For training data for machine learning classifiers (as in Kern & Schrider’s diploS/HIC), discoal remains the tool of choice: its soft sweep and partial sweep support is essential for generating the training data that distinguishes these sweep types.
For understanding the algorithm itself, both implementations teach the same lesson: natural selection at one site reshapes the genealogy at linked sites, and the structured coalescent is the mathematical lens that makes this visible.

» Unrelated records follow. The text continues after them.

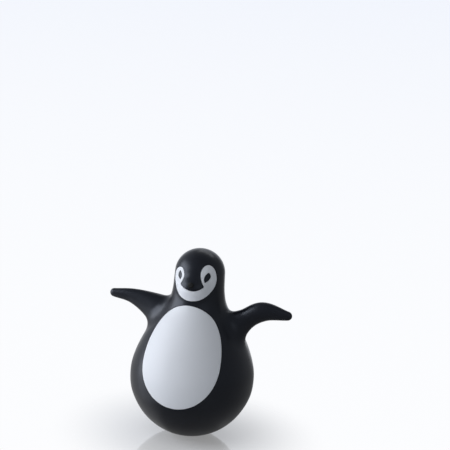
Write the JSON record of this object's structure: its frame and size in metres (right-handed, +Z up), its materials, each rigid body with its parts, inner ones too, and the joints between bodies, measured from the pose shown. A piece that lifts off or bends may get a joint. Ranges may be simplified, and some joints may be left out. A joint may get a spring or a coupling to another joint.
{
  "type": "roly-poly toy penguin",
  "caption": "Free-standing self-righting toy penguin: round-bottomed black moulded body with raised wings, white egg-shaped belly panel and white face mask, weighted foot.",
  "frame": {"origin": "centre of the flat foot on the underside, where the toy rests", "axes": "+Z up through the head, -Y towards the belly and face, +X towards the toy's own left wing"},
  "size_m": [0.3134, 0.2068, 0.32],
  "materials": {
    "black_plastic": "satin black with a faint blue tint",
    "white_plastic": "satin cool white",
    "black_gloss_plastic": "smooth black",
    "cast_iron": "raw sand-cast skin",
    "rubber": "matte black",
    "zinc_plated_steel": "bright zinc plating"
  },
  "bodies": {
    "root": {"body_shell": "black_plastic", "belly_panel": "white_plastic", "face_mask": "white_plastic", "right_eye": "black_plastic", "left_eye": "black_plastic", "nose": "black_gloss_plastic", "ballast_weight": "cast_iron", "ballast_pad": "rubber", "ballast_bolt": "zinc_plated_steel", "ballast_washer": "zinc_plated_steel", "ballast_nut": "zinc_plated_steel", "base_plug": "rubber"}
  },
  "joints": []
}
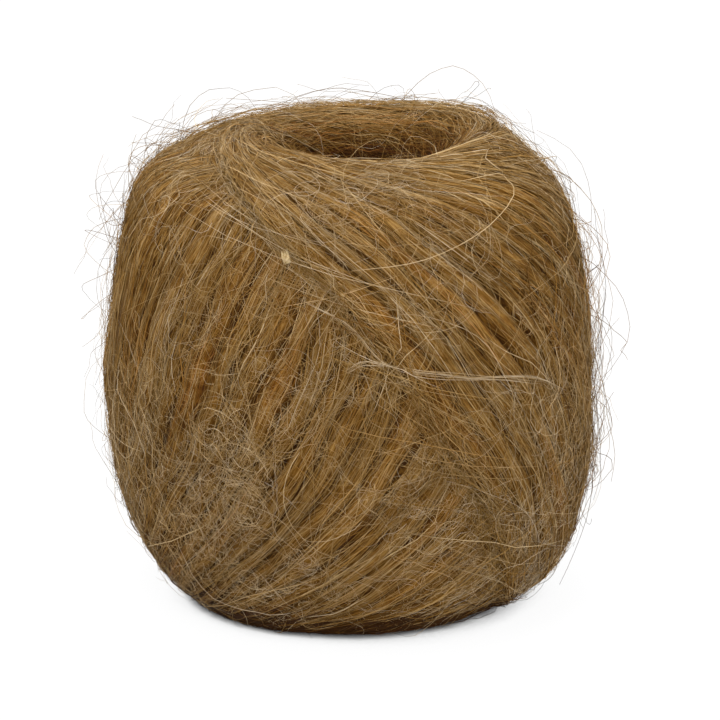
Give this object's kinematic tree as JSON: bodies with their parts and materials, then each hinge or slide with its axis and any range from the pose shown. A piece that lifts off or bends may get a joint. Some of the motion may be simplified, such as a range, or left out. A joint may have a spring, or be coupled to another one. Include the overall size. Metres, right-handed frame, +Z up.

The watchmaker’s postscript
Building this Timepiece, you have seen how a single parameter – the selection coefficient \(s\) – transforms the neutral clockwork into something richer. The mainspring (trajectory) drives the escapement (structured coalescent), which turns the gear train (recombination as migration), which moves the hands on the dial (the diversity profile).
The mechanism is the same whether you build it in C (discoal) or graft it onto an existing movement (msprime). What matters is understanding the gears.